◆ Problem details:
Quote every line from the top of the listing down to and including the line that contains "tab_y = 0.15; // [-0.6:0.05:0.6]".

◆ Given data:
────────────────

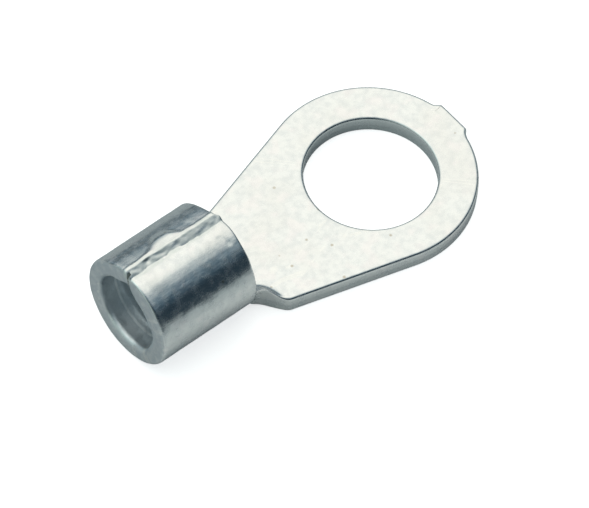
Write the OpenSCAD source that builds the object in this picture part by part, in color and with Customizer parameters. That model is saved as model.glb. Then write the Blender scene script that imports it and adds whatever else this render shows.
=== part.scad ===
// Bare ring terminal for a stranded wire and a threaded stud, stamped from one tinned copper sheet.
// The flat tongue lies on Z = 0 with the centre of the stud hole at the origin, and points along +X.
// Behind the tongue the sheet curls up through a short neck and rolls into the wire barrel. The two
// edges of the rolled sheet meet in a brazed butt seam at the top. The barrel's mouth faces -X.

/* [Sheet] */
// Thickness of the sheet
sheet_t = 1; // [0.85:0.05:1.15]
// Rounding that the punch leaves along the upper edges of the blank
edge_r = 0.15; // [0.05:0.05:0.3]

/* [Ring] */
// Diameter of the hole for the stud
stud_hole_d = 6.5; // [5.3:0.1:7]
// Width across the ring
ring_w = 10.4; // [9.8:0.1:12]
// Angle between each side of the tongue and the middle line
taper_angle = 16; // [12:0.5:18]

/* [Carrier tab] */
// Width of the sheared stub that held the blank in its strip
tab_w = 1.9; // [1:0.1:3]
// How far the stub's upper edge stands out of the ring
tab_out = 0.14; // [0.1:0.02:0.5]
// How far the stub's torn lower edge stands out beyond its upper edge
tab_tear = 0.12; // [0:0.02:0.2]
// Distance of the stub from the middle line, toward +Y
tab_y = 0.15; // [-0.6:0.05:0.6]

/* [Barrel] */
// Distance from the centre of the stud hole to the mouth of the barrel
stud_to_mouth = 15.3; // [14:0.1:17]
// Length of the barrel
barrel_len = 5.85; // [4.5:0.1:6.5]
// Bore of the barrel
barrel_bore_d = 3.7; // [3:0.1:4.3]
// Rounding of the mouth's outer edge
mouth_edge_r = 0.2; // [0.05:0.05:0.35]
// Rounding of the bore's edge at the mouth, which leads the strands in
lead_in_r = 0.25; // [0.05:0.05:0.4]

/* [Seam] */
// Angle on each side of the top over which the sheet's edges stay flat
flat_angle = 30; // [20:1:38]
// Distance of the seam from the top line, toward +Y
seam_y = 0.2; // [-0.2:0.05:0.3]
// How far the edge on the -Y side is pressed below the other one
lip_step = 0.3; // [0.1:0.05:0.4]
// Width of the round valley that the braze leaves along the seam
valley_w = 0.3; // [0.2:0.05:0.4]

/* [Neck] */
// Length over which the flat sheet curls up into the barrel
neck_len = 2; // [1.4:0.1:2.4]
// Width of the blank where the neck is narrowest
neck_w = 4.7; // [3.8:0.1:5.2]

/* [Hidden] */
$fn = 96;
stud_hole_r = stud_hole_d / 2;
ring_r = ring_w / 2;
bore_r = barrel_bore_d / 2;
barrel_r = bore_r + sheet_t;
barrel_end = barrel_len - stud_to_mouth;
neck_start = barrel_end + neck_len;
// Length by which joined bodies run into each other
lap = 0.3;
// Depth at which the neck's loft lies under the skins of the tongue and the barrel wall
skin = 0.02;
// Share of the neck's length at which the blank reaches its narrowest width
waist_share = 0.85;
// Share of the neck's length over which the sheet stays flat before it curls
flat_share = 0.3;
// Stations along the neck's loft, and steps across each one
stations = 14;
steps = 16;

// What a rounding of radius r takes off a square corner that stands at the origin
module corner_nick(r) {
    difference() {
        translate([-lap, -lap])
            square(lap + r);
        translate([r, r])
            circle(r);
    }
}

// Half the width of the straight-sided tongue at x
function flank_y(x) = (ring_r + x * sin(taper_angle)) / cos(taper_angle);

// Outline of the flat blank: the ring, and the flanks that leave it as tangents
module tongue_outline() {
    touch = ring_r * [-sin(taper_angle), cos(taper_angle)];
    corner = [neck_start, flank_y(neck_start)];
    circle(ring_r);
    polygon([touch, corner, [corner.x, -corner.y], [touch.x, -touch.y], [ring_r / 2, 0]]);
}

// Roll-over of the ring's upper edge, around the arc between the two flanks
module ring_edge_cut() {
    rotate(-90 - taper_angle)
        rotate_extrude(angle = 180 + 2 * taper_angle)
            translate([ring_r, sheet_t])
                rotate(180)
                    corner_nick(edge_r);
}

// Roll-over of the upper edge along the flank on the +Y side
module flank_edge_cut() {
    run = ring_r * tan(taper_angle) - neck_start / cos(taper_angle);
    rotate(taper_angle)
        translate([0, ring_r, sheet_t])
            rotate([90, 0, -90])
                linear_extrude(run)
                    mirror([0, 1])
                        corner_nick(edge_r);
}

// Roll-over of the stud hole's upper edge
module hole_edge_cut() {
    rotate_extrude()
        translate([stud_hole_r, sheet_t])
            mirror([0, 1])
                corner_nick(edge_r);
}

// The stub, rooted in the ring and sheared at a slant
module carrier_tab() {
    root = -2 * lap;
    translate([ring_r, tab_y + tab_w / 2, 0])
        rotate([90, 0, 0])
            linear_extrude(tab_w)
                polygon([[root, 0], [tab_out + tab_tear, 0], [tab_out, sheet_t], [root, sheet_t]]);
}

module tongue() {
    difference() {
        linear_extrude(sheet_t)
            tongue_outline();
        translate([0, 0, -lap])
            cylinder(r = stud_hole_r, h = sheet_t + 2 * lap);
        hole_edge_cut();
        ring_edge_cut();
        flank_edge_cut();
        mirror([0, 1, 0])
            flank_edge_cut();
    }
    carrier_tab();
}

// The neck is a loft whose sections are the sheet itself, bent more and more on its way back
function limit(s) = min(1, max(0, s));
function ease(s) = (1 - cos(180 * limit(s))) / 2;
function way(x) = (neck_start - x) / neck_len;
function half_blank(x) =
    let (waist = ease(way(x) / waist_share))
    (1 - waist) * flank_y(max(x, barrel_end)) + waist * neck_w / 2;
function bend(x) = ease((way(x) - flat_share) / (1 - flat_share)) / barrel_r;

// Point of the bent sheet at station x, u along its underside from the middle and h above that
function on_sheet(x, u, h) =
    let (k = bend(x), a = k * u * 180 / PI)
    k < 0.0001 ? [x, u, h] : [x, sin(a) * (1 / k - h), (1 - cos(a)) / k + h * cos(a)];

// Section of the sheet as distances [u, h], along the underside and back over the upper side
function sheet_section(x) =
    let (w = half_blank(x) - skin, t = sheet_t - skin, r = edge_r, c = edge_r * (1 - cos(45)))
    concat(
        [for (i = [0 : steps]) [w * (2 * i / steps - 1), skin]],
        [[w, t - r], [w - c, t - c]],
        [for (i = [0 : steps]) [(w - r) * (1 - 2 * i / steps), t]],
        [[c - w, t - c], [-w, t - r]]
    );

// Faces that close the loft at its first or last section: strips across the sheet and its two edges
function end_faces(first) =
    let (n = 2 * steps + 6, over = n - 3)
    concat(
        [for (i = [0 : steps - 1]) [first + i, first + i + 1, first + over - i - 1, first + over - i]],
        [[first + steps, first + steps + 1, first + steps + 2, first + steps + 3]],
        [[first + over, first + over + 1, first + over + 2, first]]
    );

function turned(face) = [for (j = [len(face) - 1 : -1 : 0]) face[j]];

module neck() {
    n = 2 * steps + 6;
    length = neck_len + 2 * lap;
    xs = [for (i = [0 : stations]) neck_start + lap - length * i / stations];
    points = [for (x = xs) for (p = sheet_section(x)) on_sheet(x, p.x, p.y)];
    sides = [for (i = [0 : stations - 1], j = [0 : n - 1])
        [i * n + j, i * n + (j + 1) % n, (i + 1) * n + (j + 1) % n, (i + 1) * n + j]];
    ends = concat([for (f = end_faces(0)) turned(f)], end_faces(stations * n));
    polyhedron(points, concat(sides, ends));
}

// Lengthwise section of the barrel's wall: x away from the barrel's axis, y along it
module wall_section() {
    translate([bore_r, 0])
        difference() {
            square([sheet_t, barrel_len]);
            corner_nick(edge_r);
            translate([0, barrel_len])
                mirror([0, 1])
                    corner_nick(lead_in_r);
            translate([sheet_t, 0])
                mirror([1, 0])
                    corner_nick(edge_r);
            translate([sheet_t, barrel_len])
                rotate(180)
                    corner_nick(mouth_edge_r);
        }
}

// Edge of the rolled sheet that stays flat, from where it leaves the round as a tangent to past the
// seam. The barrel stands on its inner end here and in the next two modules, with its top toward +X
module flat_edge() {
    reach = barrel_r * tan(flat_angle) + 2 * lap;
    rotate(flat_angle)
        rotate([90, 0, 0])
            linear_extrude(reach)
                wall_section();
}

// Everything on the +Y side of the seam
module beyond_seam() {
    translate([0, seam_y, -lap])
        cube([2 * barrel_r, 2 * barrel_r, barrel_len + 2 * lap]);
}

module rolled_sheet() {
    crest = (barrel_r - seam_y * sin(flat_angle)) / cos(flat_angle);
    lip = crest - lip_step;
    height = barrel_len + 2 * lap;
    rotate(flat_angle)
        rotate_extrude(angle = 360 - 2 * flat_angle)
            wall_section();
    intersection() {
        flat_edge();
        beyond_seam();
    }
    difference() {
        mirror([0, 1, 0])
            flat_edge();
        beyond_seam();
        translate([lip, -barrel_r, -lap])
            cube([barrel_r, barrel_r + seam_y, height]);
        translate([lip, seam_y - valley_w / 2, -lap])
            cylinder(d = valley_w, h = height);
    }
}

module barrel() {
    translate([barrel_end, 0, barrel_r])
        rotate([0, -90, 0])
            rolled_sheet();
}

module ring_terminal() {
    color("lightgray") {
        tongue();
        neck();
        barrel();
    }
}

ring_terminal();
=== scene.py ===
import math

import bpy
import numpy as np
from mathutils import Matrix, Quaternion, Vector, noise


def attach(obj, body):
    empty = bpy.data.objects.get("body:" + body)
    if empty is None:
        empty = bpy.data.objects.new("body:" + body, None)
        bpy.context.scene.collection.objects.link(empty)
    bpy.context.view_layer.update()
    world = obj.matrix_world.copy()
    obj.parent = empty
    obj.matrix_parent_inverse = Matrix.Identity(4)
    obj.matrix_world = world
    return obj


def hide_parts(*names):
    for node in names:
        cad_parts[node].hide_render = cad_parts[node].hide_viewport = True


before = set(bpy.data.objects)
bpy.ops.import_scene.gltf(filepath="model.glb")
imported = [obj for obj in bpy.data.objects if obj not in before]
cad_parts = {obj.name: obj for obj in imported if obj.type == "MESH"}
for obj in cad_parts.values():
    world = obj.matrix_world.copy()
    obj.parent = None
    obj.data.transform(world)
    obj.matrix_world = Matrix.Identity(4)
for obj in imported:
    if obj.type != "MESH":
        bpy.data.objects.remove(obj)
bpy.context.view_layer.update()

# The stamped blank: tongue, ring and neck, punched from a sheet of soft copper.
# The punch rolls its upper edges over, shears the upper part of its walls bright and tears the rest
# away a little inside them. Sizes are in mm, from the middle of the stud hole and the underside.
MM = 0.001
sheet_t = 1.0
ring_r = 5.195
hole_r = 3.25
flank_angle = {1: 17.0, -1: 15.3}
neck_start = -7.65
neck_length = 1.3
barrel_end = -9.45
neck_half = 2.12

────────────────

◆ Finished task:
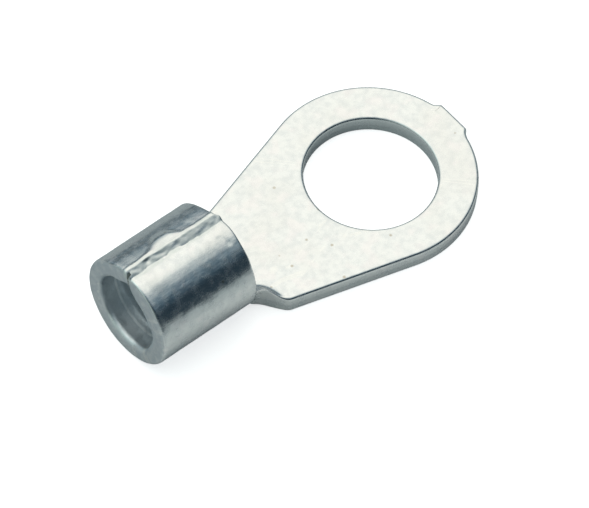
Write the OpenSCAD source that builds the object in this picture part by part, in color and with Customizer parameters. That model is saved as model.glb. Then write the Blender scene script that imports it and adds whatever else this render shows.
=== part.scad ===
// Bare ring terminal for a stranded wire and a threaded stud, stamped from one tinned copper sheet.
// The flat tongue lies on Z = 0 with the centre of the stud hole at the origin, and points along +X.
// Behind the tongue the sheet curls up through a short neck and rolls into the wire barrel. The two
// edges of the rolled sheet meet in a brazed butt seam at the top. The barrel's mouth faces -X.

/* [Sheet] */
// Thickness of the sheet
sheet_t = 1; // [0.85:0.05:1.15]
// Rounding that the punch leaves along the upper edges of the blank
edge_r = 0.15; // [0.05:0.05:0.3]

/* [Ring] */
// Diameter of the hole for the stud
stud_hole_d = 6.5; // [5.3:0.1:7]
// Width across the ring
ring_w = 10.4; // [9.8:0.1:12]
// Angle between each side of the tongue and the middle line
taper_angle = 16; // [12:0.5:18]

/* [Carrier tab] */
// Width of the sheared stub that held the blank in its strip
tab_w = 1.9; // [1:0.1:3]
// How far the stub's upper edge stands out of the ring
tab_out = 0.14; // [0.1:0.02:0.5]
// How far the stub's torn lower edge stands out beyond its upper edge
tab_tear = 0.12; // [0:0.02:0.2]
// Distance of the stub from the middle line, toward +Y
tab_y = 0.15; // [-0.6:0.05:0.6]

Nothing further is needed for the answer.